Operating the camera kept Roe on set, among the cast and crew. “I'm guilty of becoming a slave to the DIT tent,” he admits. “You sit in the dark and don't ever come out. It's a comfortable, warm, cosy cave of cinematographer bliss. The shows I've done like that I feel I'm separate from the actors, the director, the set and the production. On Purple Hearts, I forced myself to shoulder the camera the entire production, rather than being the DP who is the recluse.” Helping out in that regard were digital imaging technician Michael Borenstein and first assistant cameraman Brad Wilder, who, as Roe says, “put the camera next to me, and I'd just pick it up and use it as a window to the story. It is quite heavy – I'm quite glad they came out with the new one, but the dynamic range of the camera was great. It was a very practical show, all on location, and the latitude of being able to recover highlights in the windows was crucial.”

Preferring to light largely by eye, Roe found himself dependent on good monitoring. “My generation sort of missed the film heyday so I learned on the digital cameras. I tend to light by eye with contrast ratios, colors, everyone on set had some sort of a SmallHD monitor. I've been an extreme fan of SmallHD. They're bright, and they’re color accurate to a point. I did my testing, I knew what the camera could capture and record. I'd stand by the gaffer on set and we'd figure that it was in the right zone. Being an operator for this film, I don't think I ever really set the camera down, so I had to really trust what we were acquiring by eye. We had radio comms to the DIT and gaffer, so if I felt nervous about something I'd call them.”

Roe had worked in prep to establish a live grade configuration which would allow him to supply the rest of the production with well-finished, if naturally not quite final, dailies. “We did Resolve secondary-graded dailies on set. It was a massive amount of work. Our budget wasn't huge, we were doing a normal dailies process at a post production facility, but we wanted to have graded dailies for Liz, and production, and post. We were doing power windows and tracking them, secondary qualifiers in dailies. I think some people do, it's a very expensive process but we were able to do it on set and make those decisions throughout production. It helps the editor go in a direction rather than just having a 709 image.”

The production was finished at Company 3 under the supervision of colorist Bryan Smaller, who came at the recommendation of Jill Bogdanowicz. “Jill helped us design the show LUT,” Roe says. “She's a friend, she colored my first movie.

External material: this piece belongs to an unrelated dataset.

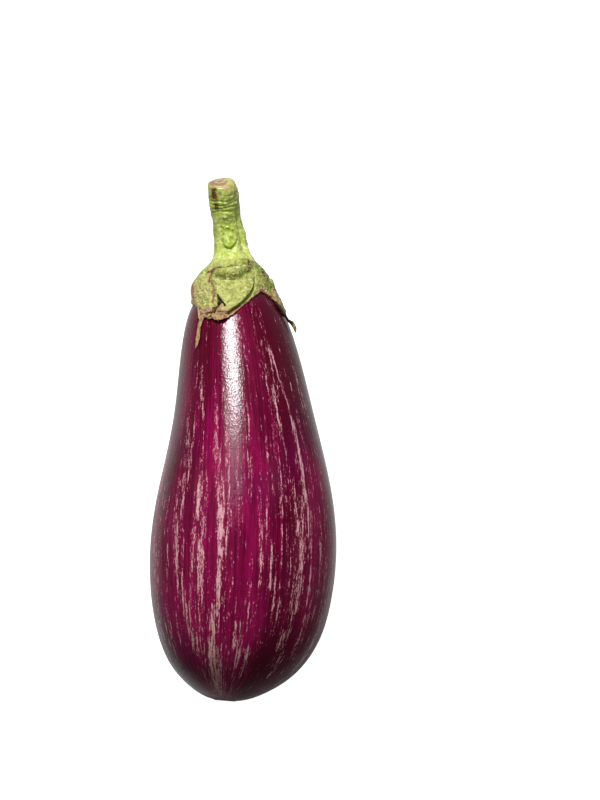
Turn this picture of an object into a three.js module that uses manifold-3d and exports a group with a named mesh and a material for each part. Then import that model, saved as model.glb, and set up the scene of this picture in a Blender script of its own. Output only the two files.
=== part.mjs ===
// A striped eggplant as picked, lying on its side: the fruit, the calyx that caps it, and the cut stem.
// Millimetres, +Z up. +Y runs from the blossom end to the stem, and the fruit's flat spot rests on Z = 0.
import * as THREE from "three";
import { mergeVertices } from "three/addons/utils/BufferGeometryUtils.js";
import Module from "manifold-3d";

// Driving dimensions.
const BELLY_RADIUS = 39.3;
const FRUIT_LENGTH = 183; // along the centre line, blossom end to the pole under the calyx
const PLANT_LENGTH = 223.2; // along the centre line, blossom end to the cut end of the stem
const STEM_RADIUS = 6.6;
const FLAT_DEPTH = 1.6; // how much the weight of the fruit flattens its underside
const BLOSSOM_LEAN = 3.4; // how far the blossom end leans to -X
const LEAN_LENGTH = 36; // how far up the fruit the lean fades out
const GAP = 0.35; // clearance between neighbouring pieces

// Calyx: a thick crown round the stem that thins into lobes. Reaches are measured over the fruit's skin
// from the pole under the stem.
const SEAT_RADIUS = 7.3; // where the stem stands on the crown
const CROWN_RISE = 6.6; // extra thickness over the pole
const CROWN_SPREAD = 17; // how far over the skin the crown thins out
const CROWN_SHAPE = 2.6; // how suddenly it does
const LOBE_THICKNESS = 1.3;
const COLLAR_REACH = 16; // the collar is whole as far as this, and the lobes part beyond it
const NOTCH_REACH = 21.5; // edge of the calyx between two lobes
// Angles go round the fruit from its upper side, in degrees, towards +X. A lobe narrows from its half
// width to its tip, and lifts off the skin there.
const LOBES = [
  { angle: -10, reach: 34, halfWidth: 58, lift: 0.3 },
  { angle: -64, reach: 28.5, halfWidth: 50, lift: 0.3 },
  { angle: -38, reach: 44, halfWidth: 8, lift: 0.2 }, // dry tail between the two upper lobes
  { angle: 76, reach: 33, halfWidth: 37, lift: 0.6 },
  { angle: 83, reach: 40, halfWidth: 8, lift: 3 }, // dry tip that curls away from the skin
  { angle: 148, reach: 34, halfWidth: 38, lift: 0.1 },
  { angle: -142, reach: 33, halfWidth: 38, lift: 0.1 },
];

// Mesh fineness.
const FRUIT_ROWS = 42;
const FRUIT_COLUMNS = 52;
const COLLAR_ROWS = 6;
const LOBE_ROWS = 7;
const CALYX_ROWS = COLLAR_ROWS + LOBE_ROWS;
const CALYX_COLUMNS = 120;
const STEM_ROWS = 20;
const STEM_COLUMNS = 24;

const COLOURS = { skin: 0x64103c, calyx: 0xa3b552, stem: 0x93b545 };

// The centre line from the blossom pole to the cut end. The neck droops and bows a little to -X, and
// the stem turns up again. Lengths are in units of the whole line.
const centreLine = new THREE.CatmullRomCurve3(
  [
    [-4.4, 0, 0],
    [-0.6, 59.6, -6.9],
    [-0.8, 118.7, -15.6],
    [-6.2, 180.2, -26.9],
    [-7.6, 197.0, -28.4],
    [-10.3, 218.6, -22.0],
  ].map((point) => new THREE.Vector3(...point)),
);
centreLine.arcLengthDivisions = 1000;

// The fruit's outline, blossom end first: radius over BELLY_RADIUS, and distance over FRUIT_LENGTH.
const fruitOutline = new THREE.SplineCurve(
  [
    [0, 0],
    [0.18, 0.004],
    [0.42, 0.028],
    [0.65, 0.069],
    [0.86, 0.145],
    [0.973, 0.248],
    [1, 0.35],
    [0.962, 0.447],
    [0.865, 0.553],
    [0.755, 0.662],
    [0.662, 0.775],
    [0.565, 0.87],
    [0.5, 0.91],
    [0.38, 0.952],
    [0.2, 0.987],
    [0, 1],
  ].map(([radius, along]) => new THREE.Vector2(radius * BELLY_RADIUS, along * FRUIT_LENGTH)),
);
const OUTLINE_LENGTH = fruitOutline.getLength();

// The stem's outline above its foot: radius over STEM_RADIUS, and distance over the stem's length.
const STEM_OUTLINE = [
  [1.1, 0],
  [1.02, 0.08],
  [0.96, 0.35],
  [0.92, 0.52],
  [1, 0.66],
  [0.99, 0.85],
  [0.86, 0.96],
  [0.7, 1],
];

// Places a point of a straight, upright lathe: its height becomes the distance along the centre line,
// and its section is turned square to that line, with the lathe's Z side up.
function ontoCentreLine(point) {
  const share = THREE.MathUtils.clamp(point.y / PLANT_LENGTH, 0, 1);
  const lean = BLOSSOM_LEAN * Math.max(0, 1 - point.y / LEAN_LENGTH) ** 2;
  const centre = centreLine.getPointAt(share);
  const forward = centreLine.getTangentAt(share);
  const right = new THREE.Vector3().crossVectors(forward, new THREE.Vector3(0, 0, 1)).normalize();
  const up = new THREE.Vector3().crossVectors(right, forward);
  return centre.addScaledVector(right, point.x - lean).addScaledVector(up, point.z);
}

// Bends a lathe along the centre line, after an optional change to each point by column and row.
function bend(geometry, rowsInOutline, reshape = (point) => point) {
  const position = geometry.getAttribute("position");
  for (let i = 0; i < position.count; i++) {
    const point = new THREE.Vector3().fromBufferAttribute(position, i);
    const column = Math.floor(i / rowsInOutline);
    const placed = ontoCentreLine(reshape(point, column, i % rowsInOutline));
    position.setXYZ(i, placed.x, placed.y, placed.z);
  }
  return geometry;
}

// Merges the lathe's seam and poles, so that only one closed surface of positions is left.
function closed(geometry) {
  geometry.deleteAttribute("normal");
  geometry.deleteAttribute("uv");
  return mergeVertices(geometry, 1e-3);
}

function solidOf(geometry, wasm) {
  const vertProperties = geometry.getAttribute("position").array;
  const triVerts = new Uint32Array(geometry.index.array);
  return new wasm.Manifold(new wasm.Mesh({ numProp: 3, vertProperties, triVerts }));
}

function geometryOf(solid) {
  const { vertProperties, triVerts } = solid.getMesh();
  return new THREE.BufferGeometry()
    .setAttribute("position", new THREE.BufferAttribute(vertProperties, 3))
    .setIndex(new THREE.BufferAttribute(triVerts, 1));
}

// A point of the outline at a reach over the skin from the stem's pole, moved off the skin.
function offSkin(reach, off) {
  const share = THREE.MathUtils.clamp(1 - reach / OUTLINE_LENGTH, 0, 1);
  const point = fruitOutline.getPointAt(share);
  const along = fruitOutline.getTangentAt(share);
  return point.add(new THREE.Vector2(along.y, -along.x).multiplyScalar(off));
}

const crownThickness = (reach) =>
  LOBE_THICKNESS + CROWN_RISE * Math.exp(-((reach / CROWN_SPREAD) ** CROWN_SHAPE));

// How much of a lobe there is at an angle: 1 at its middle and 0 past its half width.
function lobeShare(lobe, angle) {
  const turn = THREE.MathUtils.euclideanModulo(angle - lobe.angle + 180, 360) - 180;
  return Math.max(0, 1 - (turn / lobe.halfWidth) ** 2) ** 1.5;
}

// The calyx's edge at an angle: how far it reaches, and how far it stands off the skin.
function edgeAt(angle) {
  const shares = LOBES.map((lobe) => lobeShare(lobe, angle));
  const reaches = LOBES.map((lobe, i) => NOTCH_REACH + (lobe.reach - NOTCH_REACH) * shares[i]);
  const reach = Math.max(...reaches);
  const lobe = reaches.indexOf(reach);
  return { reach, lift: LOBES[lobe].lift * shares[lobe] };
}

// The fruit, flattened where it rests.
function makeFruit(wasm) {
  const outline = fruitOutline.getSpacedPoints(FRUIT_ROWS);
  outline[0].x = 0;
  outline[FRUIT_ROWS].x = 0;
  const lathe = new THREE.LatheGeometry(outline, FRUIT_COLUMNS);
  const round = closed(bend(lathe, outline.length));
  round.computeBoundingBox();
  const floor = round.boundingBox.min.z + FLAT_DEPTH;
  const block = new THREE.BoxGeometry(200, 400, 100).translate(0, 100, floor - 50);
  const flattened = solidOf(round, wasm).subtract(solidOf(closed(block), wasm));
  return { geometry: geometryOf(flattened), floor };
}

// How far over the skin a row of the calyx lies, where the row starts at one reach and ends at another.
function reachOfRow(row, start, end) {
  if (row <= COLLAR_ROWS) return start + ((COLLAR_REACH - start) * row) / COLLAR_ROWS;
  return COLLAR_REACH + ((end - COLLAR_REACH) * (row - COLLAR_ROWS)) / LOBE_ROWS;
}

// The calyx: a lathe from the pole, out under the lobes to their edge and back over them to the seat,
// whose columns are then stretched to the edge at their angle.
function makeCalyx(seat) {
  const outline = [new THREE.Vector2(0, FRUIT_LENGTH + GAP)];
  for (let row = 1; row <= CALYX_ROWS; row++) outline.push(new THREE.Vector2(0.5, row));
  for (let row = CALYX_ROWS; row >= 0; row--) outline.push(new THREE.Vector2(1, row));
  outline.push(new THREE.Vector2(0, seat));
  const last = outline.length - 1;

  return closed(
    bend(new THREE.LatheGeometry(outline, CALYX_COLUMNS), outline.length, (point, column, index) => {
      if (index === 0 || index === last) return point;
      const angle = (column / CALYX_COLUMNS) * 360;
      const edge = edgeAt(angle);
      const row = outline[index].y;
      const outside = index > CALYX_ROWS;
      const reach = reachOfRow(row, outside ? SEAT_RADIUS : 0, edge.reach);
      const lift = edge.lift * Math.max(0, (reach - COLLAR_REACH) / (edge.reach - COLLAR_REACH)) ** 2;
      const placed = offSkin(reach, GAP + lift + (outside ? crownThickness(reach) : 0));
      const round = THREE.MathUtils.degToRad(angle);
      const height = index === last - 1 ? seat : placed.y;
      return new THREE.Vector3(placed.x * Math.sin(round), height, placed.x * Math.cos(round));
    }),
  );
}

// The stem, from its foot on the crown to the cut end.
function makeStem(seat) {
  const foot = seat + GAP;
  const side = new THREE.SplineCurve(
    STEM_OUTLINE.map(
      ([radius, share]) =>
        new THREE.Vector2(radius * STEM_RADIUS, foot + share * (PLANT_LENGTH - foot)),
    ),
  ).getPoints(STEM_ROWS);
  const outline = [new THREE.Vector2(0, foot), ...side, new THREE.Vector2(0, PLANT_LENGTH)];
  return closed(bend(new THREE.LatheGeometry(outline, STEM_COLUMNS), outline.length));
}

function piece(name, geometry, color, roughness) {
  const material = new THREE.MeshStandardMaterial({ color, roughness, metalness: 0 });
  const mesh = new THREE.Mesh(geometry, material);
  mesh.name = name;
  return mesh;
}

const wasm = await Module();
wasm.setup();

const seat = offSkin(SEAT_RADIUS, GAP + crownThickness(SEAT_RADIUS)).y;
const fruit = makeFruit(wasm);
const lying = new THREE.Group();
lying.add(
  piece("fruit", fruit.geometry, COLOURS.skin, 0.25),
  piece("calyx", makeCalyx(seat), COLOURS.calyx, 0.5),
  piece("stem", makeStem(seat), COLOURS.stem, 0.4),
);

// The origin is on the surface that it rests on, under the middle of the whole eggplant.
const middle = new THREE.Box3().setFromObject(lying, true).getCenter(new THREE.Vector3());
lying.position.set(-middle.x, -middle.y, -fruit.floor);
const eggplant = new THREE.Group();
eggplant.add(lying);

export default eggplant;
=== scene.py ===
import math
import random

import bmesh
import bpy
import numpy as np
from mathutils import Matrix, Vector, noise


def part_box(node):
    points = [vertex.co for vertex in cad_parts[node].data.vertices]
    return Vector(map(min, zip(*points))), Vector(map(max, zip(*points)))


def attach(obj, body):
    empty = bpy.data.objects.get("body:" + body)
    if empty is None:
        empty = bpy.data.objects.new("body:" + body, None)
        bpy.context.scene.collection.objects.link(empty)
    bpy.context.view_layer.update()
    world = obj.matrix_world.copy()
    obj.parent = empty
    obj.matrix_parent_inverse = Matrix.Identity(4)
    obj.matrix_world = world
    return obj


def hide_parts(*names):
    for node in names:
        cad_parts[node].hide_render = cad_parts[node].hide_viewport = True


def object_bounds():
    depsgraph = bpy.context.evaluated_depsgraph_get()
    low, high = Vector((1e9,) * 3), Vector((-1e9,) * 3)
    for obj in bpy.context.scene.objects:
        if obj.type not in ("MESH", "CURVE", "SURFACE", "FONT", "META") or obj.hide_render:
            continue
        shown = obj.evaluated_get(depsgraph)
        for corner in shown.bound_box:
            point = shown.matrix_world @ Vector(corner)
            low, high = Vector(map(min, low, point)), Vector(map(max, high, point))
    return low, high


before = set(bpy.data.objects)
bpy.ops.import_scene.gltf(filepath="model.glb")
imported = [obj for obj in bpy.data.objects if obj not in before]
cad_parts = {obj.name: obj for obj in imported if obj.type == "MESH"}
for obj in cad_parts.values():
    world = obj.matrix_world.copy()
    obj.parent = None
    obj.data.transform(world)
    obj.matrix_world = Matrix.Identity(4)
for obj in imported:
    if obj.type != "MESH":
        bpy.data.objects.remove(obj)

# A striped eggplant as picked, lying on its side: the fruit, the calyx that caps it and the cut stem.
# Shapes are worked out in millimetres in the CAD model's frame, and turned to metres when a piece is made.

CAD_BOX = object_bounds()
MM = 0.001

# Driving sizes, as in the CAD model.
BELLY_RADIUS = 39.3
FRUIT_LENGTH = 183
PLANT_LENGTH = 223.2
BLOSSOM_LEAN = 3.4
LEAN_LENGTH = 36
SKIN_GAP = 0.1  # between the calyx's underside and the skin

# The centre line from the blossom pole to the cut end, and the fruit's outline round it, blossom end
# first: radius over BELLY_RADIUS, and distance over FRUIT_LENGTH.
CENTRE_LINE = [
    (-4.4, 0, 0),
    (-0.6, 59.6, -6.9),
    (-0.8, 118.7, -15.6),
    (-6.2, 180.2, -26.9),
    (-7.6, 197.0, -28.4),
    (-10.3, 218.6, -22.0),
]
FRUIT_OUTLINE = [
    (0, 0),
    (0.18, 0.004),
    (0.42, 0.028),
    (0.65, 0.069),
    (0.86, 0.145),
    (0.973, 0.248),
    (1, 0.35),
    (0.962, 0.447),
    (0.865, 0.553),
    (0.755, 0.662),
    (0.662, 0.775),
    (0.565, 0.87),
    (0.5, 0.91),
    (0.38, 0.952),
    (0.2, 0.987),
    (0, 1),
]

# Mesh fineness.
FRUIT_COLUMNS = 352
FRUIT_ROWS = 190
FRUIT_POLE_ROWS = 26  # extra rows over the last stretch to the blossom end
GREEN_COLUMNS = 300
CALYX_OUTER_ROWS = 110
CALYX_INNER_ROWS = 24
STEM_CAP_ROWS = 14
STEM_SIDE_ROWS = 150
SHRED_COLUMNS = 20
SHRED_ROWS = 46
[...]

She's been doing every massive movie for the last couple of years, she’s busy, and recommended Bryan who I did my first commercial with.” 

With Netflix requiring an HDR grade, Roe approached the process with healthy caution. “I'd never been a fan of HDR grading prior to this production, but Brian came up with a way to contain the ceiling of HDR, and we used it selectively when we felt it served the story. We came up with a LUT that would contain the upper end of the whites in a 300-600 nit wrapper. The film looks natural, but if you pulled up the Rec. 709 vs our HDR grade, there's a lot of subtleties in the shifting of the black or grey levels. We called it a color twist, it feels colorful, if you squint at something I wanted to feel that it's reality but it's a specific microcosm of their reality.”

All of that work exists to serve a story, and Netflix’s own numbers make it clear that story has been a hit with viewers. As Roe puts it, “Liz did an amazing job, and the film was number one in every territory Netflix had because it painted America in that accurate perspective. Sometimes America wasn't comfortable seeing itself painted in that light. We tried to paint an accurate portrait of America. The characters are flawed by design. If you see America as an inside observer, you see these situations inside your family, these political beliefs and ideological perspectives. People are different, they're multicolored.”

Purple Hearts is available to watch on Netflix.